If any woman felt upset about her gender being compromised or ignored (though I was under the impression that we were all supposed to be ‘fluid’ these days) then no one would object to the use of the specific noun ‘batswoman’ in women’s cricket. Oddly, in the theatre, the people we used to call ‘actresses’ are now often called ‘actors’, without being forced to undergo gender reassignment, and something similar can happily apply to cricket.

MCC has admitted women members for over 20 years and may well be keen to shed its alleged image of being populated entirely by elderly men huffing and puffing about the good old days. Well, such people have as much of a right to exist as anyone else; and MCC might seek to impose its new groupthink on them and indeed the rest of us, but it will be a struggle. There will be legions of cricket lovers of both genders through whose lips the abomination ‘batter’ will never pass so long as we live.

There is a more sinister point here. Just as MCC has lately prostituted itself by pretending, for purely financial reasons, that The Hundred is really cricket, it now seeks to show how in tune it is with the modern world by adopting this revolting word where a perfectly serviceable and universally understood one had long existed. This, too, we must imagine, is to keep its masters at the England and Wales Cricket Board happy, and because the MCC Committee is under the mistaken belief that this degree of ultra-woke grandstanding impresses people and entices them into cricket. That is rubbish: cricket has never prevented anyone from watching or playing it, and, I repeat, women have done so for well over a century and a half. Also, as if we needed a lesson in where the obsession with money takes cricket, we need simply recall the non-event of the Old Trafford Test. It is as if the game is becoming entirely unmanageable, and it increasingly gives the impression it is run by idiots.

Also, there has been much debate in MCC in recent months about the increasing autocracy of the clique that runs it, with a move to having only ‘approved’ people being able to be nominated for the committee. As an MCC member myself, I was not consulted – and nor were hardly any of the other 18,000 of us.

It just confirms that there is no pretence of democracy in the club, and that the views of the mass membership are of no account to those who run it in accordance with the bizarre, anti-traditionalist mindset of the ECB. It calls into question MCC’s right to act as steward of the laws, when it can arbitrarily alter them in this way.
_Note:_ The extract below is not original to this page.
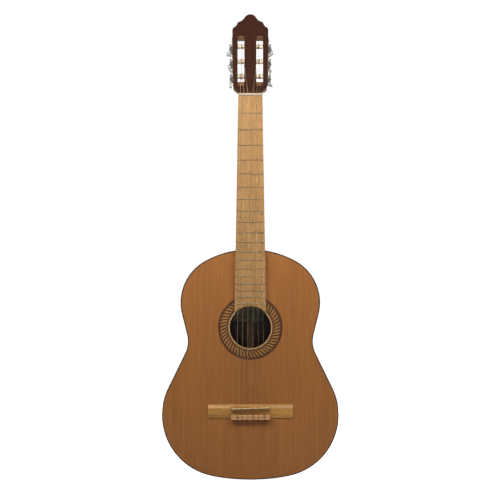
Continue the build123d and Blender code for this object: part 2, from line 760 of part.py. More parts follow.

All great sports are about traditions: destroy them and you destroy the game. Changing a word may be a small matter to those outside the game, but to those of us who love cricket it is a sign of something sinister and self-destructive. There will be toadying conformists who love what has happened, and doubtless commentators will be ordered never to utter the word ‘batsman’ again.

They will be vastly outnumbered by those who have had enough of bean-counters trifling with our sport in this way, for few cricket lovers enjoy seeing our game – and it really does belong to us all, a true definition of inclusivity – being treated with this measure of contempt.”
 
In fairness to him some of what he says is correct. “MCC has lately prostituted itself by pretending, for purely financial reasons, that..” rings true. As does “the increasing autocracy of the clique that runs it, with a move to having only ‘approved’ people being able to be nominated for the committee.” although it’s a surprise if he’s only just noticed as MCC members have been aware of this for years. There's even a book about it by Charles Sale and Matthew Engel ffs.
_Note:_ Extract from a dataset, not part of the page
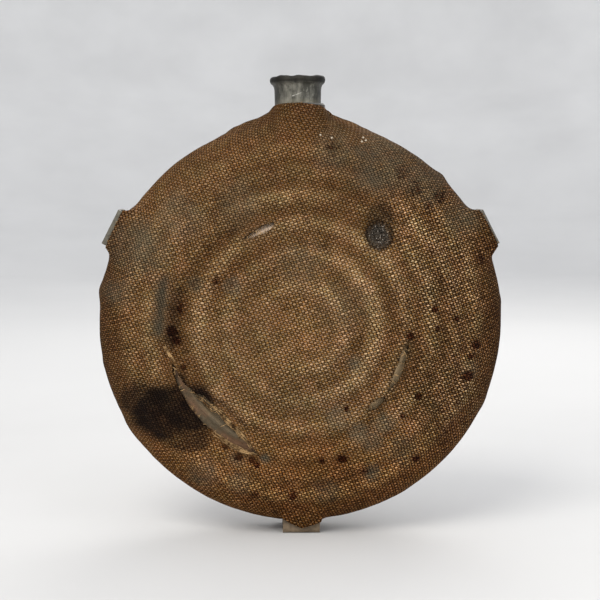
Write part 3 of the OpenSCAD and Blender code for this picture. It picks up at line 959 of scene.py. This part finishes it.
def shell_material():
    """Tin that shows through the tears: pale on the rings, and dark brown between them, from grime and
    painted shade.
    """
    n = Nodes("shell_tin")
    place = n.place()
    out = n.stretch(n.vector("SUBTRACT", place, (0.0, 0.0, CENTRE_Z * MM)), 1.0, 0.0, 1.0)
    r = n.add(n.vector("LENGTH", out), n.remap(n.noise(place, 160, 3.0), 0, 1, -0.0019, 0.0019))
    crest = 0.0
    for ring in RING_RADII:
        crest = n.math("MAXIMUM", crest, n.remap(n.off(r, ring * MM), 0.0062, 0.0050))
    rubbed = n.remap(n.off(r, 0.0504), 0.0045, 0.0035)
    crest = n.math("MAXIMUM", crest, rubbed)
    broad = n.noise(place, 90, 4.0, 0.6)
    small = n.noise(place, 520, 4.0, 0.65)
    pale = n.mix(n.remap(r, 0.0608, 0.0634), (0.158, 0.112, 0.062), (0.222, 0.124, 0.070))
    pale = n.mix(n.remap(broad, 0.42, 0.62), pale, (0.122, 0.094, 0.058))
    pale = n.mix(n.remap(small, 0.5, 0.75, 0.0, 0.6), pale, (0.085, 0.06, 0.036))
    z = n.vector("DOT_PRODUCT", place, (0.0, 0.0, 1.0))
    upper = n.remap(z, CENTRE_Z * MM, (CENTRE_Z + 20) * MM)
    pale = n.mix(rubbed, pale, n.mix(upper, (0.33, 0.235, 0.130), (0.50, 0.38, 0.28)))
    # Between the rings: dark from grime and painted shade.
    dirt_and_shade = n.mix(broad, (0.022, 0.012, 0.005), (0.045, 0.028, 0.014))
    n.set(Base_Color=n.mix(crest, dirt_and_shade, pale), Metallic=0.05, Roughness=n.remap(small, 0.3, 0.7, 0.6, 0.85))
    n.set(Specular_IOR_Level=0.2)
    n.bump(n.add(small, broad), 0.00025, 0.6)
    return n.material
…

On the game as a whole “it increasingly gives the impression it is run by idiots.” Atherton said something about the ICC being nothing more than an events company this week.

His main point about batters is utter bollocks. The game has changed. Tradition is still there. It’s just he doesn’t like this change. He’s an idiot.
 
He's had a really odd sort of career hasn't he, being shoved around the team and expected to perform all sorts of different jobs depending on the circumstances. Hardly surprising if he was inconsistent given that (although on the flipside I think there were times when he was indulged in producing 'a few nice shots then out' sorts of innings in a way that someone like James Vince hasn't been) but he produced a lot of important contributions. Always seems like a really good person as well.
 
Only Anderson and Broad have taken more 4th innings wickets for England than Moeen, and they've played far more matches. His strike rate in the 4th innings is waaaay better than anyone - and I mean from any country. A wicket every 39 balls. Nobody else is in the thirties.

I loved him and like many I didn't feel he was ever really given a fair crack or a settled place.